Maryam Rajavi led an international campaign in support of Iranian Resistance members in Ashraf and Liberty, which included hundreds of statements issued by human rights organizations, numerous reports and statements by UN-affiliated organizations, and statements by thousands of parliamentarians around the world, in addition to multiple resolutions passed in parliaments and international institutions. Efforts in the U.S. led to the adoption of a 2016 resolution in Congress calling for the provision of security for the residents of Camp Liberty.

As a result of these efforts and relentless international political campaigns, the MEK/PMOI members‘ safe relocation from Iraq to Albania and other European countries was successfully completed on September 6, 2016. The MEK/PMOI’s relocation as an organization foiled the Iranian regime’s schemes to destroy and annihilate the Mojahedin at Camp Liberty, Iraq.

Movement calling for justice for victims of 1988 massacre

In a call in August 2016 to the people of Iran and members and supporters of the Iranian Resistance, Maryam Rajavi announced the movement calling for justice for victims of the 1988 massacre in Iran. The movement’s demands included prosecution of all masterminds and perpetrators of the 1988 massacre, publication of the names, specifics and places of burial of all victims of the massacre, and announcement of the identities of everyone involved in making decisions and executing the slaughter.
The Call for Justice movement rapidly grew both inside Iran and abroad and, after 28 years, turned the massacre of political prisoners into a top issue of debate in Iranian society.
The movement compelled the regime’s leaders to break their silence over three decades and speak up about this major crime.

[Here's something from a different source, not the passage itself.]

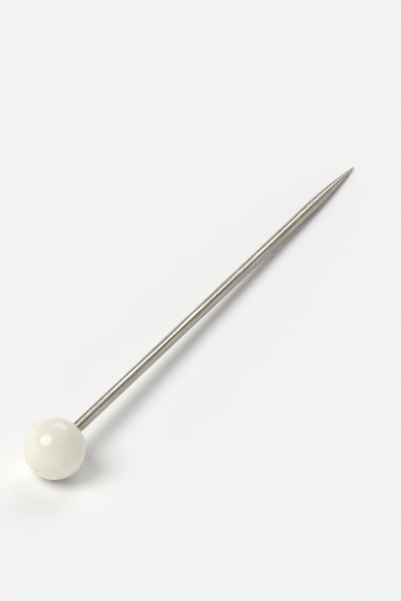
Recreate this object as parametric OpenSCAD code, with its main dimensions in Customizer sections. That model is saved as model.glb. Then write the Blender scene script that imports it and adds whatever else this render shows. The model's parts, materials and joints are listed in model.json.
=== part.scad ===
// Glass-headed straight pin: a ball of opaque glass melted onto a sharpened steel wire.
// It lies on a flat surface as it comes to rest, on the ball and on the curve of its point.
// The ball is towards -X and the point towards +X. The origin is under the middle of the pin.

/* [Pin] */
// Overall length of the pin, from the crown of the ball to the tip of the point
pin_length = 32; // [24:0.5:50]

/* [Wire] */
// Diameter of the steel wire
wire_d = 0.6; // [0.5:0.01:0.8]
// How much thinner the wire is at its cropped end, all round, where the flame scales it
seat_taper = 0.01; // [0.005:0.005:0.03]
// Bevel round the cropped end, which lies inside the glass
crop_bevel = 0.05; // [0.02:0.01:0.1]

/* [Point] */
// Length of the ground point, from the full wire to the tip
point_length = 5; // [3.5:0.1:7]
// Radius of the very tip, which the polishing leaves a little blunt
tip_r = 0.025; // [0.015:0.005:0.05]

/* [Head] */
// Diameter of the glass ball
head_d = 3.2; // [2.6:0.1:4.5]
// Thickness of the glass between the crown of the ball and the end of the wire
crown_wall = 1.1; // [0.7:0.05:1.3]
// Radius of the hollow collar by which the ball runs out onto the wire
collar_r = 0.3; // [0.15:0.05:0.6]
// Thickness of the glass at the edge of the collar
collar_edge = 0.03; // [0.02:0.005:0.06]

/* [Hidden] */

// Sides of a full circle, and of the far larger circle whose arc is the flank of the point
$fn = 72;
flank_fn = 1080;

steel_colour = [0.68, 0.66, 0.62];
glass_colour = [0.92, 0.91, 0.87];

// Places along the pin's own axis are counted from the centre of the ball towards the point
head_r = head_d / 2;
wire_r = wire_d / 2;
crop_r = wire_r - seat_taper;
crop_at = crown_wall - head_r;
tip_at = pin_length - head_r;
point_at = tip_at - point_length;

// Collar: a circle that touches the ball from outside and comes down to the edge of the glass
collar_off = wire_r + collar_edge + collar_r;
collar_at = sqrt(pow(head_r + collar_r, 2) - pow(collar_off, 2));

// Point: the flank is an arc that leaves the wire smoothly and runs smoothly into the ball of the tip
tip_ball_at = tip_at - tip_r;
flank_run = tip_ball_at - point_at;
flank_r = (pow(flank_run, 2) + pow(wire_r, 2) - pow(tip_r, 2)) / (2 * (wire_r - tip_r));
flank_off = wire_r - flank_r;
flank_end_at = tip_ball_at + tip_r * flank_run / (flank_r - tip_r);

// Rest: the surface is the common tangent of the ball and of the flank, or of the ball and the tip
// where the pin lies too steeply for the flank to reach it
flank_reach = sqrt(pow(point_at, 2) + pow(flank_off, 2));
flank_tilt = asin((head_r - flank_r) / flank_reach) - atan2(flank_off, point_at);
tip_tilt = asin((head_r - tip_r) / tip_ball_at);
rest_tilt = flank_r * sin(flank_tilt) < flank_run ? flank_tilt : tip_tilt;

// The pin's length along X runs from the back of the ball to the front of the tip
front_x = tip_ball_at * cos(rest_tilt) + tip_r;
middle_x = (front_x - head_r) / 2;

// Turns a profile about the pin's axis and lays the result down. In a profile, X is the distance
// from the axis and Y the place along it.
module laid_revolve() {
    translate([-middle_x, 0, head_r])
        rotate([0, 90 + rest_tilt, 0])
            rotate_extrude()
                children();
}

// Half of a disc on the axis
module half_disc(r) {
    intersection() {
        circle(r);
        translate([0, -r]) square([r, 2 * r]);
    }
}

// Profile of the wire inside the glass, from the cropped end to the edge of the collar.
// The wire and its bore in the glass are both made from it.
module seated_profile() {
    polygon([
        [0, crop_at],
        [crop_r - crop_bevel, crop_at],
        [crop_r, crop_at + crop_bevel],
        [wire_r, collar_at],
        [0, collar_at]
    ]);
}

// Profile of the ground point, with its flank and its tip
module point_profile() {
    intersection() {
        translate([flank_off, point_at]) circle(flank_r, $fn = flank_fn);
        translate([0, point_at]) square([wire_r, flank_end_at - point_at]);
    }
    translate([0, tip_ball_at]) half_disc(tip_r);
}

// Steel wire: the seated end, the straight shank and the ground point
module shaft() {
    color(steel_colour)
        laid_revolve() {
            seated_profile();
            translate([0, collar_at]) square([wire_r, point_at - collar_at]);
            point_profile();
        }
}

// Glass ball with its collar, closed round the wire
module glass_head() {
    color(glass_colour)
        laid_revolve()
            difference() {
                union() {
                    half_disc(head_r);
                    difference() {
                        polygon([[0, 0], [collar_off, collar_at], [0, collar_at]]);
                        translate([collar_off, collar_at]) circle(collar_r);
                    }
                }
                seated_profile();
            }
}

shaft();
glass_head();
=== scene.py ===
# %% [markdown]
# # A glass-headed straight pin
#
# The pin is a short piece of plated steel wire with a ground point and a ball of opaque ivory glass
# melted onto its blunt end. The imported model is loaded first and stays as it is: it says where the
# pin lies and how large it is. Both of its pieces are then made again with finer rings and with the
# small unevenness of the real ones, and get the finish that wire and melted glass have close up.

# %% Load the fixed frame
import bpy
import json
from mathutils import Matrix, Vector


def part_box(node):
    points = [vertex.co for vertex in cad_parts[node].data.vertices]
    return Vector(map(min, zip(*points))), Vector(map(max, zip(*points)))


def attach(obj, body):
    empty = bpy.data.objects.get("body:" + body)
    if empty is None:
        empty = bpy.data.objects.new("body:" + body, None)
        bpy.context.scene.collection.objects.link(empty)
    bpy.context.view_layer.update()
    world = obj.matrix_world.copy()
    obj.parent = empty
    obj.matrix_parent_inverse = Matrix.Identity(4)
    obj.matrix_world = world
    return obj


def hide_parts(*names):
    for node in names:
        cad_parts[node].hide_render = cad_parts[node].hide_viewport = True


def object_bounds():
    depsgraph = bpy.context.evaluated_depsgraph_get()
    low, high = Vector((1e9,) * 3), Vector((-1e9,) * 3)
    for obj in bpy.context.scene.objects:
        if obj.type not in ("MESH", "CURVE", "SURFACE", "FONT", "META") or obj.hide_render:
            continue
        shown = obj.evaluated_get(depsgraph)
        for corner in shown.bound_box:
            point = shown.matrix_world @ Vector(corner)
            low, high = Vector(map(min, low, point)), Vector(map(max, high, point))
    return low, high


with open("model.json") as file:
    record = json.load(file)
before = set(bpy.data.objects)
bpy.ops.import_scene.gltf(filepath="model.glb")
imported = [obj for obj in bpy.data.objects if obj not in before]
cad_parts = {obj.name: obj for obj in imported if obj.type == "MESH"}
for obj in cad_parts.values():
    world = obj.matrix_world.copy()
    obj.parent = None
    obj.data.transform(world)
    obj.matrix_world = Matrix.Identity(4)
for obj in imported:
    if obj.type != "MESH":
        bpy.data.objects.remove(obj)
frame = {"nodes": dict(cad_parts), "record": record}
print("nodes of the model:", sorted(frame["nodes"]))

# %% Keep the model's own box
import json
import math

import bpy
from mathutils import Matrix, Vector

cad_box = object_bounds()
print("model box, m:", [list(corner) for corner in cad_box])

# %% [markdown]
# ## Reading the pin's sizes
#
# The whole pin is turned about one line, the middle of the wire. It is easiest to think of it
# standing upright on that line, with the centre of the ball at zero and the point upwards, and in
# millimetres. All its sizes could be typed in again here, but then they could drift away from the
# model. So a mount gives the line and the straight stretch of the wire, and the boxes of the two
# pieces give the ends. Only the smallest sizes, which no box shows, are written here again. The
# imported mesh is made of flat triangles, so its boxes are a few thousandths of a millimetre small,
# and the ball's exact radius comes from the collar that touches it.

# %% The line of the wire and its straight stretch
MM = 0.001

shank = next(mount for mount in frame["record"]["mounts"] if mount["name"] == "shank")
pin_line = Vector(shank["axis"]).normalized()
shank_middle = Vector(shank["pos_m"])
wire_r = shank["dims"]["r_mm"]
shank_length = shank["dims"]["length_mm"]
print(f"wire {2 * wire_r} mm thick, straight for {shank_length} mm")

# %% The ball and the heights at which the shape changes
TIP_R = 0.025
COLLAR_R = 0.3
COLLAR_EDGE = 0.03
SEAT_TAPER = 0.01
CROP_BEVEL = 0.05

head_low, head_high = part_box("glass_head")
shaft_low, shaft_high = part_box("shaft")
head_reach = (head_high.z - head_low.z) / 2
crop_r = wire_r - SEAT_TAPER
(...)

The families of martyrs embraced the call and their efforts to publish the names of martyrs and the documents on this crime, raised an extensive wave inside Iran.
On the international level, the Iranian Resistance and jurists held numerous meetings, which were followed by international condemnations of this horrible crime against humanity and calls for prosecution of those responsible for the massacre.